Supersymmetric Yang--Mills Matrix Integrals Revisited

TL;DR

This paper computes the twisted partition function of 4D supersymmetric Yang--Mills theory reduced to a point, revealing connections to nilpotent orbits, Plancherel measures, and representations of p-adic groups.

Contribution

It provides a residue-based evaluation of the partition function for all simple gauge groups and uncovers unexpected links to representation theory and measure theory.

Findings

Partition function expressed as a sum of residues classified by nilpotent orbits

Residue multiplicities are proportional to their common value

Sum over residues matches the Plancherel measure for Yang's particle system

Abstract

We evaluate the twisted partition function of four-dimensional $\mathcal{N} = 1$ supersymmetric Yang--Mills theory reduced to a point for all simple gauge groups.
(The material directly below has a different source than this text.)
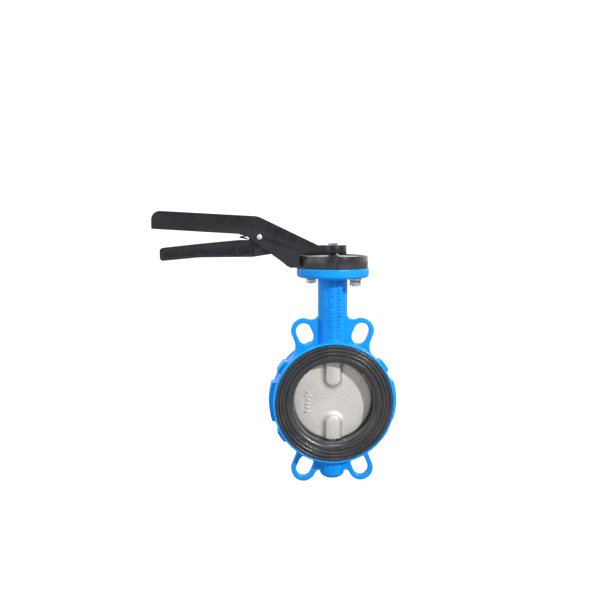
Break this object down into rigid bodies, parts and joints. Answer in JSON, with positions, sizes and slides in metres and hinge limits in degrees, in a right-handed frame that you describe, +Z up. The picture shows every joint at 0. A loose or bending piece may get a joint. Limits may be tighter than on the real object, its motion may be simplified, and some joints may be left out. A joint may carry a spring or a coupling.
{
  "type": "wafer butterfly valve with hand lever",
  "caption": "Wafer butterfly valve with rubber-lined bore, rotating disc, slotted guide ears and a notched hand lever with a squeeze trigger.",
  "frame": {"origin": "where the pipe's axis crosses the stem's axis, in the middle of the bore", "axes": "+Y along the pipe, +Z up the stem, the lever points to -X when the valve is closed"},
  "size_m": [0.2988, 0.089, 0.3372],
  "materials": {
    "body_paint": "satin blue epoxy over a cast surface",
    "rubber": "matt moulded",
    "disc_metal": "grainy blasted casting",
    "stem_steel": "turned",
    "pin_steel": "bright",
    "spring_steel": "bright wire",
    "zinc_steel": "zinc plated",
    "black_enamel": "gloss black enamel",
    "lever_enamel": "satin black enamel",
    "bush_polymer": "machined"
  },
  "bodies": {
    "valve_body": {"body": "body_paint", "seat": "rubber", "neck_bush": "bush_polymer", "upper_bush": "bush_polymer", "bottom_bush": "bush_polymer", "neck_stem_seal": "rubber", "upper_stem_seal": "rubber", "plug_seal": "rubber", "thrust_washer": "zinc_steel", "bottom_plug": "zinc_steel", "notch_plate": "black_enamel", "plate_bolt_front": "zinc_steel", "plate_bolt_rear": "zinc_steel", "flat_washer_front": "zinc_steel", "flat_washer_rear": "zinc_steel", "spring_washer_front": "zinc_steel", "spring_washer_rear": "zinc_steel", "nut_front": "zinc_steel", "nut_rear": "zinc_steel"},
    "stem_and_lever": {"disc": "disc_metal", "upper_stem": "stem_steel", "lower_stem": "stem_steel", "stem_circlip": "stem_steel", "lever": "lever_enamel", "lever_set_screw": "zinc_steel", "pivot_pin": "pin_steel", "pin_clip": "stem_steel", "trigger_spring": "spring_steel"},
    "trigger": {"trigger": "lever_enamel"}
  },
  "joints": [
    {"name": "stem_turn", "type": "hinge", "parent": "valve_body", "child": "stem_and_lever", "pos_m": [0, 0, 0], "axis": [0, 0, 1], "range_deg": [0, 90]},
    {"name": "trigger_squeeze", "type": "hinge", "parent": "stem_and_lever", "child": "trigger", "pos_m": [-0.0902, 0, 0.2034], "axis": [0, 1, 0], "range_deg": [-3.5, 10], "stiffness_Nm_per_rad": 1.5, "springref_deg": -5.73, "deforming": ["trigger_spring"]}
  ]
}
The partition function is expressed as a sum of residues. The types of residues that appear are classified by distinguished nilpotent orbits. Surprisingly, the multiplicity of residues of each type is proportional to their common value. The sum over residues has the same form as the Plancherel measure for Yang's system of particles. Intriguingly, the precise constants appearing in the Plancherel measure also appear in the formal degrees of unipotent discrete series representations of $p$-adic groups.